The Cost of Human Life
The recent weeks have awakened us to a new and unprecedented reality. Life is at stake, we are told, and life is precious, priceless in fact. The world needs our actions to save life. There is no price for human life. Unless, of course, it’s someone else’s life or someone else’s war. For that, we will not halt our world. We will not close a single shop. We might just change the channel.
The COVID outbreak presented us with a real-life question of how far we are willing to protect and preserve life. For most of us, citizens of the ‘lucky world’, it is the first time such a question is posed not in a metaphysical sense but as one with real-life consequences.
The disruption and the near-complete world halt is due to the drastic measures taken globally to curtail the spread of the virus.
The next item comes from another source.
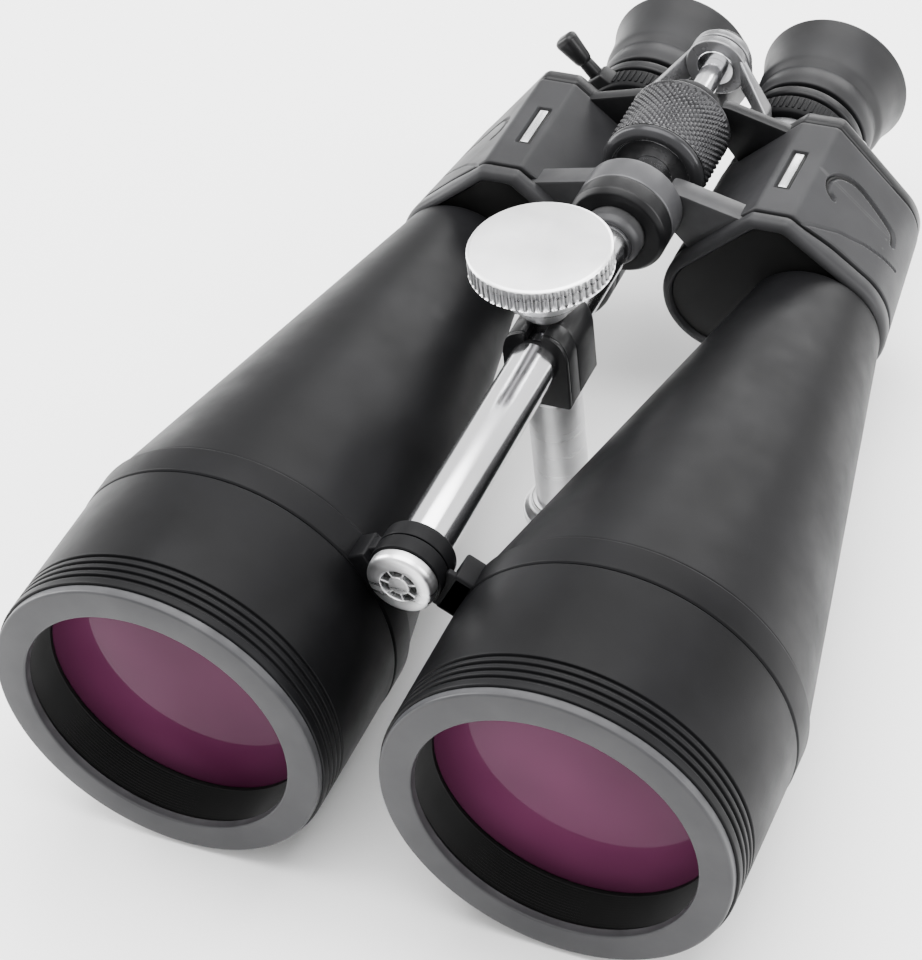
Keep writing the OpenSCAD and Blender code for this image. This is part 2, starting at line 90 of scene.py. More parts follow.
def material(name, colour, rough, metal=0.0, spec=0.5, coat=0.0, coat_rough=0.1):
    m = bpy.data.materials.new(name)
    m.use_nodes = True
    shader = m.node_tree.nodes["Principled BSDF"]
    shader.inputs["Base Color"].default_value = (*colour, 1)
    shader.inputs["Roughness"].default_value = rough
    shader.inputs["Metallic"].default_value = metal
    shader.inputs["Specular IOR Level"].default_value = spec
    shader.inputs["Coat Weight"].default_value = coat
    shader.inputs["Coat Roughness"].default_value = coat_rough
    return m, m.node_tree, shader


def coordinates(tree, stretch=(1, 1, 1)):
    place = tree.nodes.new("ShaderNodeTexCoord")
    scale = tree.nodes.new("ShaderNodeMapping")
    scale.inputs["Scale"].default_value = stretch
    tree.links.new(place.outputs["Object"], scale.inputs["Vector"])
    return scale.outputs["Vector"]


def noise(tree, vector, scale, detail=4.0, rough=0.55):
    n = tree.nodes.new("ShaderNodeTexNoise")
    n.inputs["Scale"].default_value = scale
    n.inputs["Detail"].default_value = detail
    n.inputs["Roughness"].default_value = rough
    tree.links.new(vector, n.inputs["Vector"])
    return n.outputs["Fac"]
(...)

Global response is indeed impressive. Border shut down, city lock-down and national emergencies.
As it stands today, the unprecedented global death toll of the new virus has crossed the 200,000 line, still mostly among the elderly. Our measures appear effective in slowing the virus’ progression and “flatten the curve”. But what more are we to do if that death toll were to climb? How about 300,000? What if it was nearing half a million lost human lives?
When it comes to global crises, those numbers are not fictional, nor they are made up. They are very real numbers of real lost lives in the last decade alone. 700,000 is the number of Syrians who lost their lives since the outbreak of the Syrian civil war in 2011 with a peak of 20,000 a month. Syrian healthcare systems, schools, infrastructures, water, and sanitation system are entirely destroyed. Once busy marketplaces and bazaars in historic city centres have been reduced to rubbles and ashes. Parents buried their children who died by bombs of by drowning in the Mediterranean. The corona virus might spare the lives of children, but war doesn’t. Children like Alan Kurdi, the 3-year-old Syrian boy who washed up on a Turkish beach, have a better chance surviving the epidemic than that of surviving human conflict.
Nearly 12 million Syrians were displaced in and outside Syria. At the same time, over 3 million displaced Iraqis fled their homes from the violence of the Islamic State. In Afghanistan, the last decade was the deadliest and the most devastating with tens of thousands of deaths annually. Millions of displaced Afghanis fled to Pakistan, Turkey, and then joined Syrians and Iraqis in their flight to Europe. Our last decade produced more dead and more displaced families than at any other time since WWII .
Yet, and unlike with the corona outbreak, the world completely failed to act. Middle Eastern countries failed to maintain the stability in their region, stop the virus of violence and act to absorb the refugees from neighbouring countries. Unable or unwilling to intervene, Europe stood utterly helpless facing a wave of millions of newcomers who overwhelmed national institutions, governmental services, school and health systems. The decisive actions that we see today were very much absent when it came to Syria, Congo, Yemen or Darfur.
Today, the UN and humanitarian organizations must care for nearly 70 million displaced refugees globally. The COVID-19 outbreak is particularly threatening to those who can’t wash their hands as often as we do and lack a home to go to, or a government to depend on. With a reduction of global labour, movement, and humanitarian efforts, those displaced families are at risk of being victimized once again by bad luck and tragic misfortune.
Viruses are dangerous. Infectious diseases remain responsible for about one quarter of deaths worldwide, causing at least 10 million deaths per year – although mainly in Africa. Violence – state led for the most part – kills hundreds of thousands per year and Corona will hopefully be defeated before it reaches these numbers. Are we failing in recognizing our priorities if our reactions to bigger calamities aren’t as vigilant as our reactions to our current pandemic?
These words are not written to criticize ‘social isolation’ nor they meant to compare catastrophes. After all, life is priceless and we are commended to protect them, especially when the threat is at our doorstep. But perhaps our time away at our homes might help bring another lesson from this crisis. A lesson of perspective and responsibility. We know how to save lives when we decide to do so. But we have killed many more lives by our inaction than saving lives now by action. Now, as we begin to leave the confines of our homes and deal with our broader world, shouldn’t this teach us that we should act some more?
Dr. Nir Boms is the author of “The Syrian War between Justice and Political Reality (CUP) and fellow at the Dayan Center for Middle East Studies. Hussein Aboubakr is an Egyptian-American writer and commentator.